● Required task: Give the listing again in full, exactly as written.

################

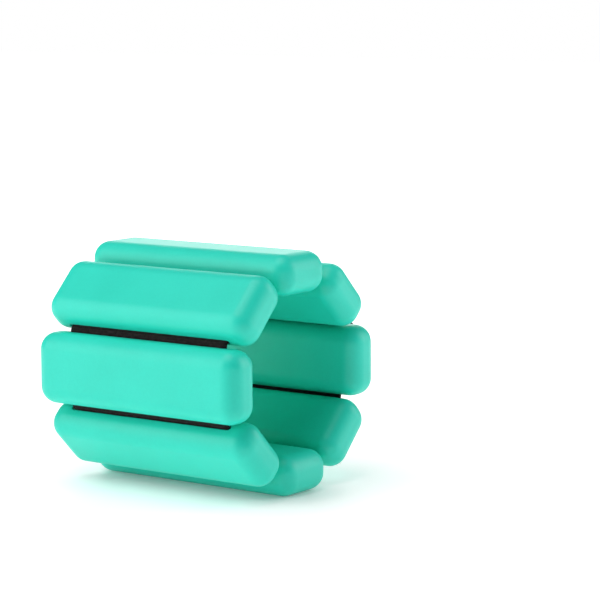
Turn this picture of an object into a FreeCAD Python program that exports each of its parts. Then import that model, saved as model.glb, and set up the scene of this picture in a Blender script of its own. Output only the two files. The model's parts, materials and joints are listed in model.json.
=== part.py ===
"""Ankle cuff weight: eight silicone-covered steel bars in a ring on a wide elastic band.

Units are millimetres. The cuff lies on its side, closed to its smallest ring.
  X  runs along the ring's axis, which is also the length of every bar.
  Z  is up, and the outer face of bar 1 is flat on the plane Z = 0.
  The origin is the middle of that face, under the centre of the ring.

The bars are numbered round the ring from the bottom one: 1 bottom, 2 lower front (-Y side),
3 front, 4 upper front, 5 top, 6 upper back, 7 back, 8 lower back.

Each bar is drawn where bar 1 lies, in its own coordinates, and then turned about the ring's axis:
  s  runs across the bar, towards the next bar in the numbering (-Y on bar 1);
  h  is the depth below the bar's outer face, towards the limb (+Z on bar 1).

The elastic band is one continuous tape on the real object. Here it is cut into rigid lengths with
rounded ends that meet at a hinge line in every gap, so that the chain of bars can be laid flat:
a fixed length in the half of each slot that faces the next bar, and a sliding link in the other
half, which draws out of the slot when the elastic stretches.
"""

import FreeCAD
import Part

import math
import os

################

● Complete output:
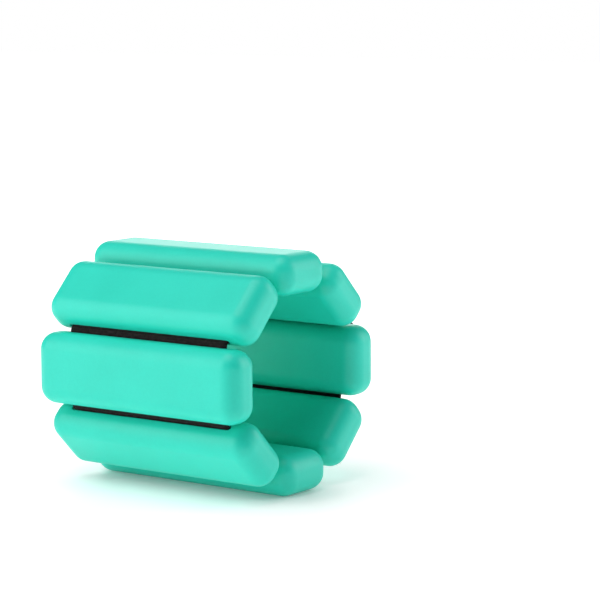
Turn this picture of an object into a FreeCAD Python program that exports each of its parts. Then import that model, saved as model.glb, and set up the scene of this picture in a Blender script of its own. Output only the two files. The model's parts, materials and joints are listed in model.json.
=== part.py ===
"""Ankle cuff weight: eight silicone-covered steel bars in a ring on a wide elastic band.

Units are millimetres. The cuff lies on its side, closed to its smallest ring.
  X  runs along the ring's axis, which is also the length of every bar.
  Z  is up, and the outer face of bar 1 is flat on the plane Z = 0.
  The origin is the middle of that face, under the centre of the ring.

The bars are numbered round the ring from the bottom one: 1 bottom, 2 lower front (-Y side),
3 front, 4 upper front, 5 top, 6 upper back, 7 back, 8 lower back.

Each bar is drawn where bar 1 lies, in its own coordinates, and then turned about the ring's axis:
  s  runs across the bar, towards the next bar in the numbering (-Y on bar 1);
  h  is the depth below the bar's outer face, towards the limb (+Z on bar 1).

The elastic band is one continuous tape on the real object. Here it is cut into rigid lengths with
rounded ends that meet at a hinge line in every gap, so that the chain of bars can be laid flat:
a fixed length in the half of each slot that faces the next bar, and a sliding link in the other
half, which draws out of the slot when the elastic stretches.
"""

import FreeCAD
import Part

import math
import os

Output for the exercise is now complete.